The following suggestion would breathe new life into our congregation, because it is something that people have been asking for since 2005. For over ten years, many of us have been asking for a service that allowed us to know exactly what we were going to be doing and saying on Sunday morning so we could throw our full attention into worshipping our Savior.

This should not be seen in a negative light. This should not be seen as a defeat or capitulation to those immovable traditionalists. This should not be seen as creating two congregations. There are already two groups attending one service on Sunday morning and two different sets of voices on each type of music.

This should be seen as proactive service of the needs of those who need structure to their worship. This will also provide an outreach opportunity. I predict that the 8 am service will bring people in.
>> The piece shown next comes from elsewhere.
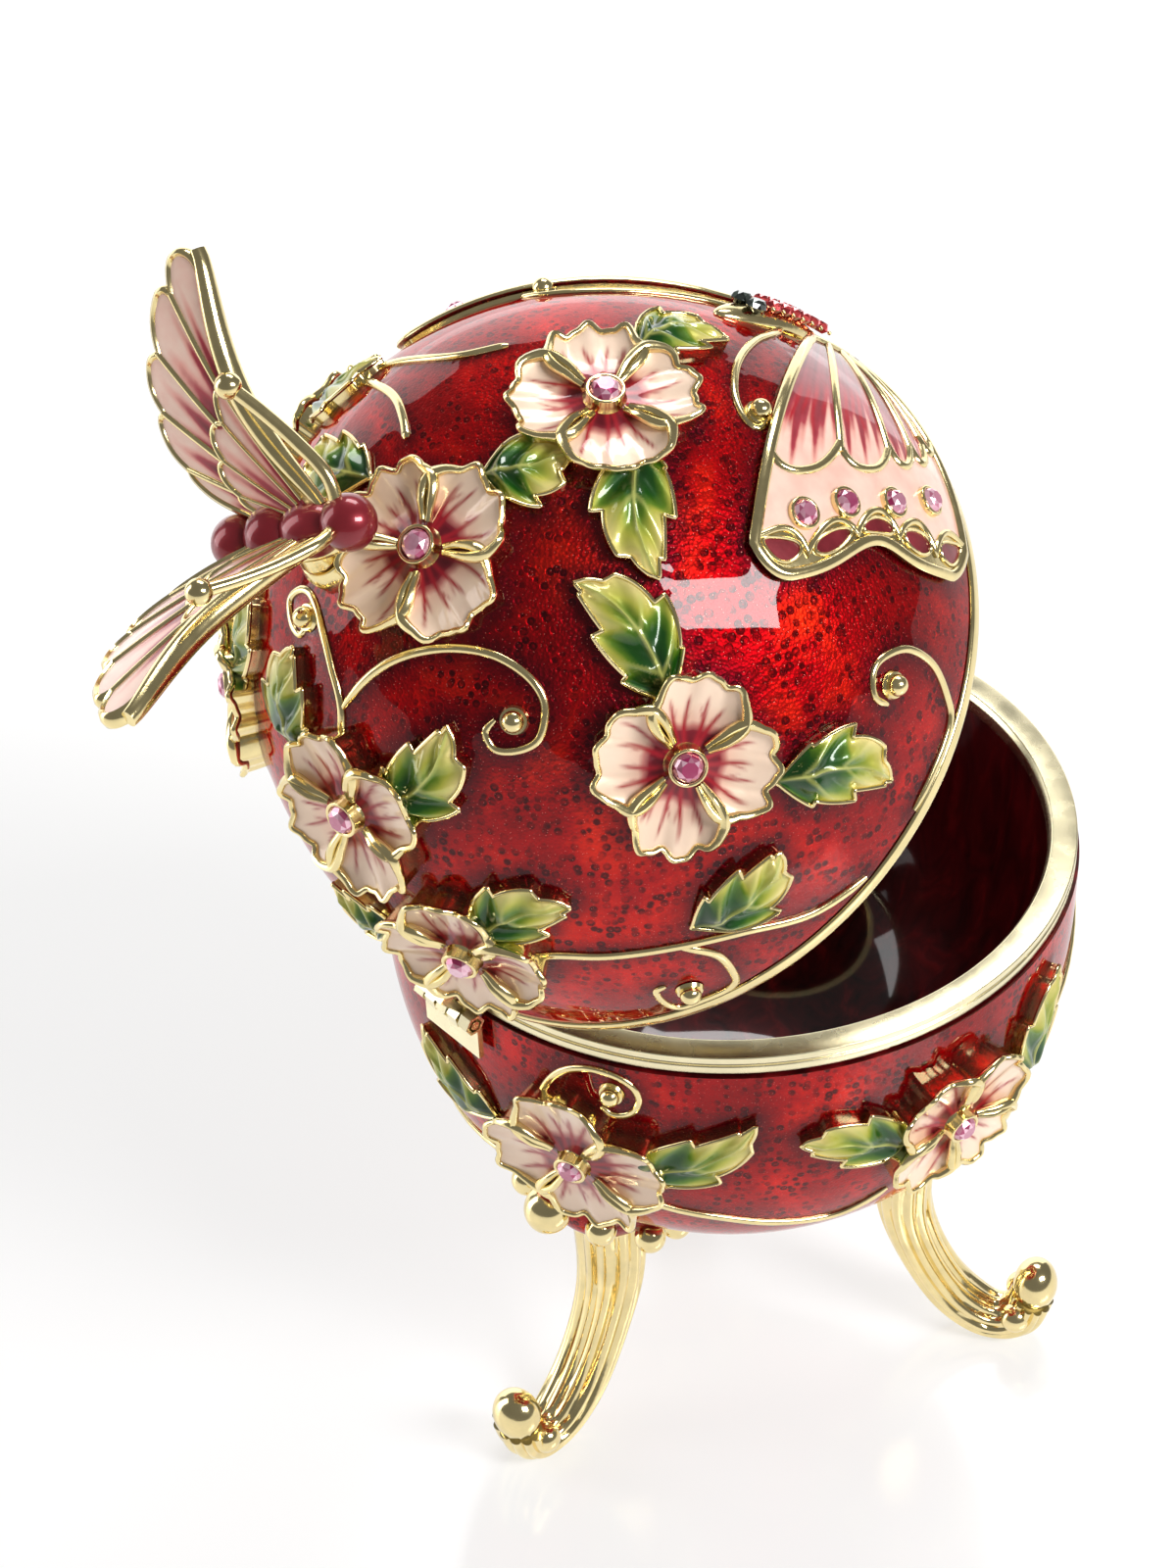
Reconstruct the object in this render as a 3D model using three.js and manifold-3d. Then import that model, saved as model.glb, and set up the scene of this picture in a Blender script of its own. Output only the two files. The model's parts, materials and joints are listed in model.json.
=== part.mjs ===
// Jewelled egg trinket box on three feet, its hinged lid standing open. Millimetres, +Z up.
import * as THREE from "three";
import { mergeVertices } from "three/addons/utils/BufferGeometryUtils.js";
import Module from "manifold-3d";

const wasm = await Module();
wasm.setup();

// Driving dimensions.
const rimHeight = 72.5;
const rimRadius = 36;
const rimWidth = 3;
const rimDepth = 2.4;
const wall = 1.8;
const gap = 0.3;
const lidOpening = 40.4;
const lidForm = { radius: 35.2, height: 41.1, power: 2, side: 1 };
const bowlForm = { radius: 36.3, height: 41.5, power: 3, side: -1 };
const lidBand = { height: 1.5, proud: 0.3 };
const floorRadius = 9;
const shellSides = 28;
const rimSides = 32;
const hinge = { outside: 1.6, below: 2.6, radius: 1.15, bore: 0.8, pin: 0.5, knuckle: 1.4 };
const flower = { radius: 8.6, ruffle: 0.5, cleft: 0.36, rise: 1.7, dish: 0.8, samples: 6 };
const bezelTop = 1.9;
const stone = { radius: 1.25, height: 0.9 };
const leaf = { width: 8.4, teeth: 3, notch: 0.72, rib: 1.5, edge: 0.8 };
const sunk = 0.7;
const feet = { turn: -5, radius: 31.3, top: 20, collarDrop: 5, thick: 2.6, wide: 3.6 };
const collar = {
  reach: 9.2, rise: 2.6, dropReach: 8.4, dropLift: 1.5, drops: [-135, -90, -45, 0, 45, 90, 135],
};

// Where the ornament sits: azimuth from the hinge, turning to +X, and rise from the mouth to the pole.
const lidFlowers = [
  { at: [-81, 36.4], turn: 30 },
  { at: [-156, 57.4], turn: -12 },
  { at: [-74, 81.3], turn: -6 },
  { at: [-12, 46], turn: 22 },
  { at: [-25, 23], turn: -12 },
  { at: [42, 36], turn: 50 },
  { at: [92, 34], turn: -12 },
];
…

I do not know of any no theologically conservative churches in Huntsville who have structured worship on Sunday mornings. Why can’t we provide this for the community? It is an unmet need that we can fill.

If you are worried about structured worship producing dead Christians, then I hope to allay those fears with my very life.

To worship one way or another is a matter of preference on BOTH sides. Please acknowledge that my preference is no less holy than someone else’s.

“19 Therefore, brothers, since we have boldness to enter the sanctuary through the blood of Jesus, 20 by a new and living way He has opened for us through the curtain (that is, His flesh), 21 and since we have a great high priest over the house of God, 22 let us draw near with a true heart in full assurance of faith, our hearts sprinkled clean from an evil conscience and our bodies washed in pure water. 23 Let us hold on to the confession of our hope without wavering, for He who promised is faithful. 24 And let us be concerned about one another in order to promote love and good works, 25 not staying away from our worship meetings, as some habitually do, but encouraging each other, and all the more as you see the day drawing near. ” [Hebrews 10:19-25 HCSB]

Flexibility in this area by providing two worship forms on Sunday morning will greatly “promote love and good works”, and will express the concern we have for people who are “staying away from our worship meetings” (physically or mentally).

Please receive this long text with the grace and love that went into writing it. I hold NO ill will, nor do I want a worship war. I want peace in the congregation, and I want to proclaim Christ’s love in many ways each week.